▶ _Aim_
Every entry that follows needs to be repeated exactly.

▶ _Listing_
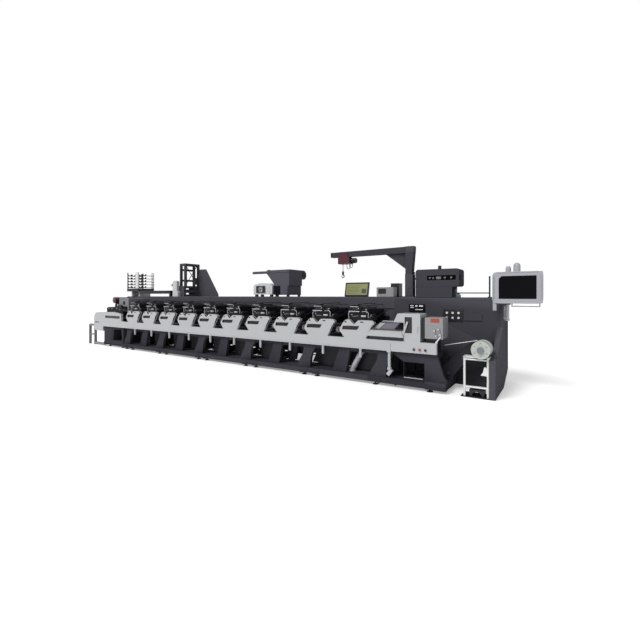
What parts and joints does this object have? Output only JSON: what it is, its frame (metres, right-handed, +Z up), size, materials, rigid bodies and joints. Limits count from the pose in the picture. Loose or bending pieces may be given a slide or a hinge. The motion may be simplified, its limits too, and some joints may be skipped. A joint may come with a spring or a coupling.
{
  "type": "inline label printing press",
  "caption": "Long inline label press: print stations on a splayed base, drive housing behind, hoist crane, unwind and rewind ends and a swivel monitor.",
  "frame": {"origin": "centre of the footprint box, on the floor", "axes": "+X along the line towards the rewind end, +Y from the operator side to the drive side, +Z up"},
  "size_m": [12.321, 1.562, 2.436],
  "materials": {
    "light_enamel": "satin powder coat",
    "rolls_steel": "ground and plated",
    "grey_plastic": "satin",
    "white_enamel": "satin",
    "core_board": "satin",
    "grey_enamel": "satin",
    "red_enamel": "satin",
    "black_enamel": "satin",
    "dark_enamel": "fine texture powder coat"
  },
  "bodies": {
    "press": {"base_frame_1": "dark_enamel", "base_frame_2": "dark_enamel", "base_frame_3": "dark_enamel", "base_frame_4": "dark_enamel", "base_frame_5": "dark_enamel", "left_base": "dark_enamel", "right_base": "dark_enamel", "drive_boxes": "black_enamel", "drive_housings": "dark_enamel", "left_housing": "dark_enamel", "end_wall": "dark_enamel", "wall_panels": "black_enamel", "apron_1": "light_enamel", "apron_2": "light_enamel", "apron_3": "light_enamel", "apron_4": "light_enamel", "apron_5": "light_enamel", "left_apron": "light_enamel", "right_apron": "light_enamel", "print_units_1": "rolls_steel", "print_units_2": "rolls_steel", "print_units_3": "rolls_steel", "print_units_4": "rolls_steel", "print_units_5": "rolls_steel", "unwind_unit": "rolls_steel", "unwind_roll": "red_enamel", "left_stand": "grey_enamel", "upper_cabinet": "dark_enamel", "crane_socket": "dark_enamel", "display": "black_enamel", "console": "light_enamel", "window_cab": "light_enamel", "control_boxes": "white_enamel", "roll_rack": "black_enamel", "guide_box": "white_enamel", "web_tower": "black_enamel", "dryer_hood": "dark_enamel", "blower_box": "white_enamel", "drain_pipe": "light_enamel", "lift_arm": "dark_enamel", "right_stand": "white_enamel", "monitor_post": "grey_plastic"},
    "jib": {"crane_jib": "dark_enamel"},
    "trolley": {"hoist": "red_enamel"},
    "rewind": {"rewind_disc": "core_board"},
    "screen": {"monitor": "grey_plastic"}
  },
  "joints": [
    {"name": "jib_swing", "type": "hinge", "parent": "press", "child": "jib", "pos_m": [3.9915, 0.309, 2], "axis": [0, 0, 1], "range_deg": [-45, 120]},
    {"name": "hoist_travel", "type": "slide", "parent": "jib", "child": "trolley", "axis": [1, 0, 0], "range_m": [-0.15, 0.62]},
    {"name": "rewind_spin", "type": "hinge", "parent": "press", "child": "rewind", "pos_m": [5.4135, -0.631, 0.716], "axis": [0, 1, 0], "continuous": true},
    {"name": "monitor_swivel", "type": "hinge", "parent": "press", "child": "screen", "pos_m": [5.6465, 0.259, 1.5], "axis": [0, 0, 1], "range_deg": [-15, 90]}
  ]
}
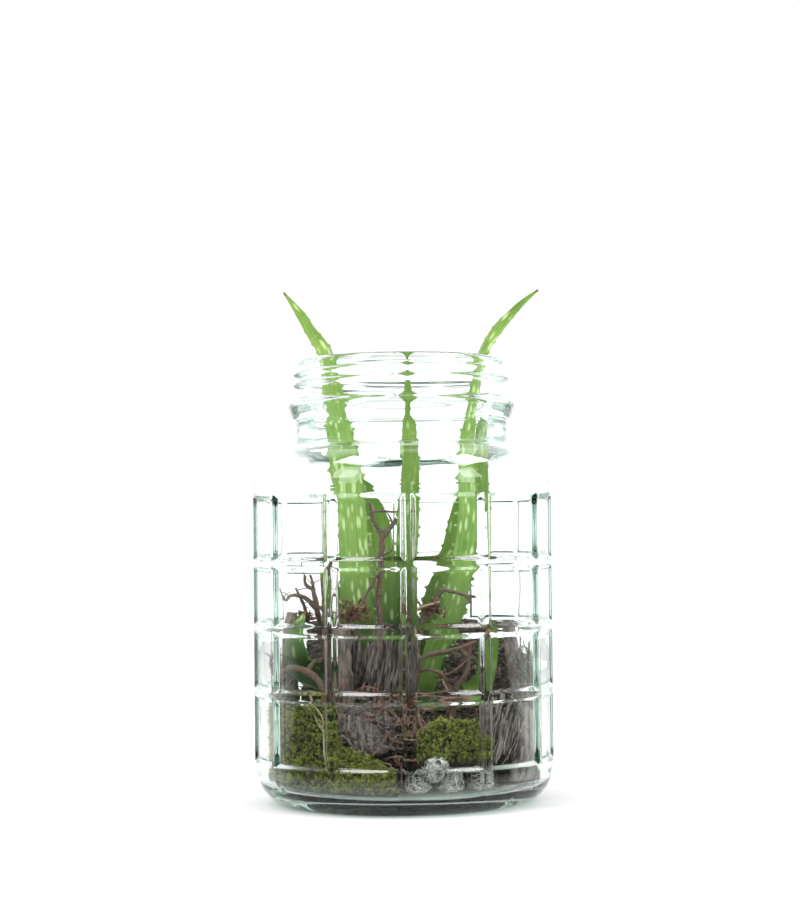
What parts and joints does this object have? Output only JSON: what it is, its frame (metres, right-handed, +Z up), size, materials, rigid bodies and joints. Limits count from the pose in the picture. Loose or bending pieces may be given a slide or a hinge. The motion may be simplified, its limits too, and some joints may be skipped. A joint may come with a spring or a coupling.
{
  "type": "glass jar terrarium with an aloe",
  "caption": "Ribbed glass screw-top jar without a lid, filled with soil, moss, bark and twigs, from which a toothed spotted aloe grows up and out of the mouth.",
  "frame": {"origin": "on the surface that the jar stands on, under the jar's axis", "axes": "+Z up along the jar's axis, -Y towards the front with the marbles, +X to the right of the front"},
  "size_m": [0.122, 0.122, 0.2098],
  "materials": {
    "glass": "clear pressed glass with a pale green tint, deeper green where it is thick",
    "aloe_leaf": "smooth waxy succulent leaf, mid green with pale flecks and a toothed edge",
    "aloe_stem": "firm pale green-brown plant stem",
    "soil": "dark crumbly potting soil, matt",
    "moss": "soft green and olive moss",
    "bark": "rough grey-brown bark",
    "driftwood": "weathered grey wood with a fine grain",
    "twig": "dry dark brown twig",
    "root": "dry reddish brown root",
    "straw": "pale dry stalk",
    "crackled_glass": "clear glass full of fine internal cracks"
  },
  "bodies": {
    "root": {"marble_1": "crackled_glass", "marble_2": "crackled_glass", "marble_3": "crackled_glass", "marble_4": "crackled_glass", "aloe_crown": "aloe_stem", "leaf_left_tall": "aloe_leaf", "leaf_right_tall": "aloe_leaf", "leaf_centre": "aloe_leaf", "leaf_left_behind": "aloe_leaf", "leaf_right_behind": "aloe_leaf", "leaf_right_second": "aloe_leaf", "leaf_left_low": "aloe_leaf", "leaf_right_low": "aloe_leaf", "leaf_left_back": "aloe_leaf", "driftwood": "driftwood", "twig_fork": "twig", "twig_bud": "twig", "twig_left": "twig", "twig_right": "twig", "root_arch": "root", "root_right": "root", "rootlets_centre": "root", "rootlets_right": "root", "straw_left": "straw", "straw_right": "straw", "bark_left": "bark", "bark_mid": "bark", "bark_front": "bark", "bark_lump": "bark", "moss_left": "moss", "moss_right": "moss", "soil": "soil", "jar": "glass"}
  },
  "joints": []
}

▶ _Solution to this task_
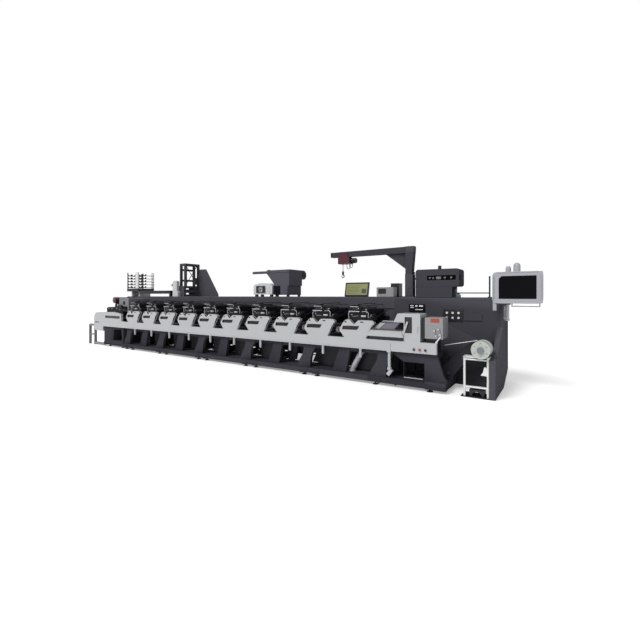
What parts and joints does this object have? Output only JSON: what it is, its frame (metres, right-handed, +Z up), size, materials, rigid bodies and joints. Limits count from the pose in the picture. Loose or bending pieces may be given a slide or a hinge. The motion may be simplified, its limits too, and some joints may be skipped. A joint may come with a spring or a coupling.
{
  "type": "inline label printing press",
  "caption": "Long inline label press: print stations on a splayed base, drive housing behind, hoist crane, unwind and rewind ends and a swivel monitor.",
  "frame": {"origin": "centre of the footprint box, on the floor", "axes": "+X along the line towards the rewind end, +Y from the operator side to the drive side, +Z up"},
  "size_m": [12.321, 1.562, 2.436],
  "materials": {
    "light_enamel": "satin powder coat",
    "rolls_steel": "ground and plated",
    "grey_plastic": "satin",
    "white_enamel": "satin",
    "core_board": "satin",
    "grey_enamel": "satin",
    "red_enamel": "satin",
    "black_enamel": "satin",
    "dark_enamel": "fine texture powder coat"
  },
  "bodies": {
    "press": {"base_frame_1": "dark_enamel", "base_frame_2": "dark_enamel", "base_frame_3": "dark_enamel", "base_frame_4": "dark_enamel", "base_frame_5": "dark_enamel", "left_base": "dark_enamel", "right_base": "dark_enamel", "drive_boxes": "black_enamel", "drive_housings": "dark_enamel", "left_housing": "dark_enamel", "end_wall": "dark_enamel", "wall_panels": "black_enamel", "apron_1": "light_enamel", "apron_2": "light_enamel", "apron_3": "light_enamel", "apron_4": "light_enamel", "apron_5": "light_enamel", "left_apron": "light_enamel", "right_apron": "light_enamel", "print_units_1": "rolls_steel", "print_units_2": "rolls_steel", "print_units_3": "rolls_steel", "print_units_4": "rolls_steel", "print_units_5": "rolls_steel", "unwind_unit": "rolls_steel", "unwind_roll": "red_enamel", "left_stand": "grey_enamel", "upper_cabinet": "dark_enamel", "crane_socket": "dark_enamel", "display": "black_enamel", "console": "light_enamel", "window_cab": "light_enamel", "control_boxes": "white_enamel", "roll_rack": "black_enamel", "guide_box": "white_enamel", "web_tower": "black_enamel", "dryer_hood": "dark_enamel", "blower_box": "white_enamel", "drain_pipe": "light_enamel", "lift_arm": "dark_enamel", "right_stand": "white_enamel", "monitor_post": "grey_plastic"},
    "jib": {"crane_jib": "dark_enamel"},
    "trolley": {"hoist": "red_enamel"},
    "rewind": {"rewind_disc": "core_board"},
    "screen": {"monitor": "grey_plastic"}
  },
  "joints": [
    {"name": "jib_swing", "type": "hinge", "parent": "press", "child": "jib", "pos_m": [3.9915, 0.309, 2], "axis": [0, 0, 1], "range_deg": [-45, 120]},
    {"name": "hoist_travel", "type": "slide", "parent": "jib", "child": "trolley", "axis": [1, 0, 0], "range_m": [-0.15, 0.62]},
    {"name": "rewind_spin", "type": "hinge", "parent": "press", "child": "rewind", "pos_m": [5.4135, -0.631, 0.716], "axis": [0, 1, 0], "continuous": true},
    {"name": "monitor_swivel", "type": "hinge", "parent": "press", "child": "screen", "pos_m": [5.6465, 0.259, 1.5], "axis": [0, 0, 1], "range_deg": [-15, 90]}
  ]
}
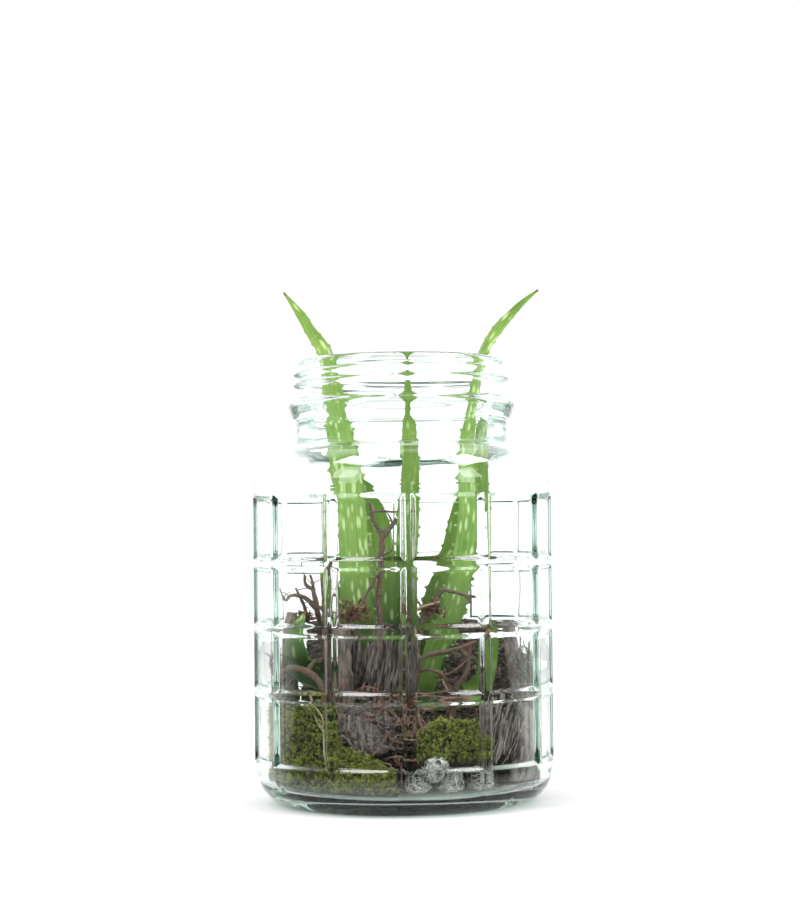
What parts and joints does this object have? Output only JSON: what it is, its frame (metres, right-handed, +Z up), size, materials, rigid bodies and joints. Limits count from the pose in the picture. Loose or bending pieces may be given a slide or a hinge. The motion may be simplified, its limits too, and some joints may be skipped. A joint may come with a spring or a coupling.
{
  "type": "glass jar terrarium with an aloe",
  "caption": "Ribbed glass screw-top jar without a lid, filled with soil, moss, bark and twigs, from which a toothed spotted aloe grows up and out of the mouth.",
  "frame": {"origin": "on the surface that the jar stands on, under the jar's axis", "axes": "+Z up along the jar's axis, -Y towards the front with the marbles, +X to the right of the front"},
  "size_m": [0.122, 0.122, 0.2098],
  "materials": {
    "glass": "clear pressed glass with a pale green tint, deeper green where it is thick",
    "aloe_leaf": "smooth waxy succulent leaf, mid green with pale flecks and a toothed edge",
    "aloe_stem": "firm pale green-brown plant stem",
    "soil": "dark crumbly potting soil, matt",
    "moss": "soft green and olive moss",
    "bark": "rough grey-brown bark",
    "driftwood": "weathered grey wood with a fine grain",
    "twig": "dry dark brown twig",
    "root": "dry reddish brown root",
    "straw": "pale dry stalk",
    "crackled_glass": "clear glass full of fine internal cracks"
  },
  "bodies": {
    "root": {"marble_1": "crackled_glass", "marble_2": "crackled_glass", "marble_3": "crackled_glass", "marble_4": "crackled_glass", "aloe_crown": "aloe_stem", "leaf_left_tall": "aloe_leaf", "leaf_right_tall": "aloe_leaf", "leaf_centre": "aloe_leaf", "leaf_left_behind": "aloe_leaf", "leaf_right_behind": "aloe_leaf", "leaf_right_second": "aloe_leaf", "leaf_left_low": "aloe_leaf", "leaf_right_low": "aloe_leaf", "leaf_left_back": "aloe_leaf", "driftwood": "driftwood", "twig_fork": "twig", "twig_bud": "twig", "twig_left": "twig", "twig_right": "twig", "root_arch": "root", "root_right": "root", "rootlets_centre": "root", "rootlets_right": "root", "straw_left": "straw", "straw_right": "straw", "bark_left": "bark", "bark_mid": "bark", "bark_front": "bark", "bark_lump": "bark", "moss_left": "moss", "moss_right": "moss", "soil": "soil", "jar": "glass"}
  },
  "joints": []
}